The following piece is one in a series of letters to my prospective granddaughter.
March 20, 2025
Dear Baby,
You’re not born yet. But I invite you to consider how you would feel if 175 years after your death—I’m hoping this will be about 275 years from now—you would feel if someone managed to recreate the life you lived for a future unknown audience.
Greetings from Waltham, Massachusetts, which is now my base of operations on a four-day, 1,000-mile trip that has taken me across the state to take photographs I hope will be included in the book I’m working on. (I did this with my last book too: There’s hope for an old dog learning new tricks.) Part of the reason I settled in Waltham is so that I could pay a visit my mother-in-law, your great-grandmother, 90 years young. By my count, you’re the eighth of her great-grandchildren. I spent some time querying her about your ancestors.

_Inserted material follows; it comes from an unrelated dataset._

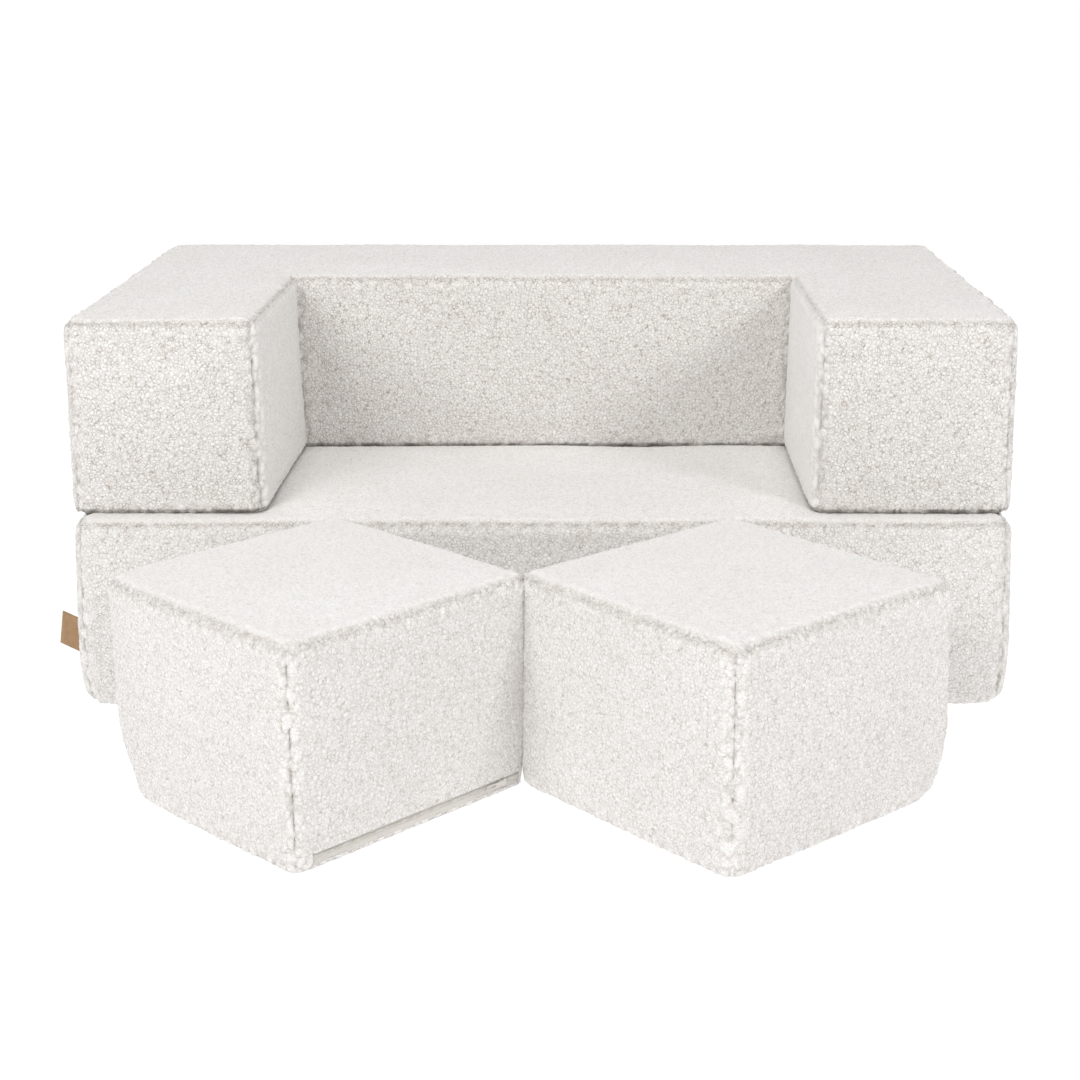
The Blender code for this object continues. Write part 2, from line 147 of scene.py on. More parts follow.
# Pile: curls with rounded tops, larger and longer beside the seams, laid flatter on the tops, where
# the nap also weakens the painted shade between the curls
PILE_DEPTH = 0.0020
PILE_LIFT = 0.0010
SEAM_PILE_DEPTH = 0.0046
CURL_SIZE = 0.0056
SEAM_CURL_SIZE = 0.0085
SEAM_CURL_STRETCH = 0.62
CURL_WANDER = 0.0022
CURL_WANDER_SIZE = 0.006
CURL_SLOPE = 0.75
CURL_TOPS = (0.72, 0.28)
SEAM_CURL_TOPS = (0.7, 0.3)
# Nap for each block and panel: it lifts the pile and scales the painted shade between the curls,
# kept low where the light falls evenly
NAPS_AND_SHADES = by_block(0.85, 1.0, 0.7, 0.7)
PANEL_NAPS_AND_SHADES = {"left_arm_inner_panel": 0.5, "right_arm_inner_panel": 0.3}
NAP_LIFTS = (0.4, 0.6)
LAID_PILE = 0.5
LAID_FACINGS = (0.7, 0.99)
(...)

Anyway, one of the forays I’ve made on this trip is to Augusta, now the capital of the great state of Maine, because for about 165 years the “District of Maine,” as it was known, belonged to the colony and state of Massachusetts. (It became a state on its own in 1820 as part of a deal in which Missouri came into the Union as a way of forestalling the Civil War.) I went to Augusta, and the adjoining town of Hallowell, because I have a chapter in the book on a once-obscure midwife named Martha Ballard.
The fact that Martha Ballard is not obscure—though given the tides of history she may soon be again—is thanks to historian Laurel Thatcher Ulrich, who reconstructed her life: the places she lived, her daily routines, her job, her relationship with her husband and children. Ballard left behind a long-running, though seemingly impenetrable, diary, and Ulrich did a lot of spade work in digging up records, doing background research, that kind of thing. As a matter of historical craft, A Midwife’s Tale is as dazzling as a Bach concerto or a Tom Brady performance at the Super Bowl: we witness an artist at the peak of her powers doing things that very few of her peers have the talent or patience to do. Ulrich’s 1990 book A Midwife’s Tale won the Pulitzer Prize for history, and is one of my favorite books of all time. I’ve read it four times and used to teach it in a biography class I offered.
A Midwife’s Tale consists of ten chapters—each consisting of a month and a year, August to May, redolent of a pregnancy—and each consisting of diary fragments followed by a reconstruction of incidents in Ballard’s life, among them a Scarlet Fever outbreak, her attendance at an autopsy, and her testimony in a rape case whose outcome so troubled her that she stopped going to church—a silent statement that speaks volumes.
I’ve been talking a lot about Ulrich here, but Martha Ballard herself, about whom I have a chapter’s worth of material to say, was a comparably impressive person. In addition to running her household that included nine children, she delivered over 800 babies with a mortality track record that would have been superb a century and a half later.
Laurel Thatcher Ulrich resurrected Martha Ballard in our culture at large: in the wake of her highly successful book, there was a documentary on Ballard, a bestselling novel based on her life, and as of this writing the city of Augusta is planning to erect a monument to her on the shore of the Kennebec River near her home. In my own small way, I’m trying to sustain this resurrection in my little book about women in Massachusetts between 1620 and 1820, and I was glad to have the excuse to make a pilgrimage up to Maine and pay tribute to this remarkable woman.
But I want to return to the question I posed earlier: how would you feel if, 175 years after your death, someone managed to recreate the life you lived? I realize this is an odd query, one that reflects your grandfather’s foibles. Actually, posing the question to you inevitably made me wonder how I would feel, which helped me realize how weird a question it is. At some level I would certainly be pleased, since I’ve spent most of my life seeking attention, albeit of a somewhat specific kind. Of course, it would matter what kind of attention it was. (Ulrich was deeply admiring of her subject, as I am of both.) I often think of the American novelist Herman Melville, who enjoyed early success and fame before dying in obscurity, his reputation soaring in the mid-twentieth century, when he was regarded as the greatest American writer. I suspect that would appeal to Melville’s well-developed sense of irony. Living fame isn’t much good to a dead man.
And I guess what I’ve learned from this little thought experiment is that in the end what matters—maybe the only thing that matters, notwithstanding how terribly finite it may be—is what you do when you’re alive. Legacies, however real, are incidental. Based on what I’ve read about Laurel Thatcher Ulrich, I believe that among her other activities (which include raising her own children and teaching at the University of New Hampshire and Harvard, both schools where I also taught, and crossed her path) honoring Martha Ballard gave Ulrich’s life a sense of purpose, just as giving birth to 814 babies, the youngest of whom has been dead for over a century, gave Ballard’s life a sense of purpose. Just as writing you right now here in the breakfast area of this hotel is giving my life a sense of purpose. I can at best be a sliver in your life. But perhaps in ways neither of us can fully foresee, I may help you understand your own sense of purpose. So it is, amid all the facts and research, that history is finally an act of faith in all its unpredictable forms.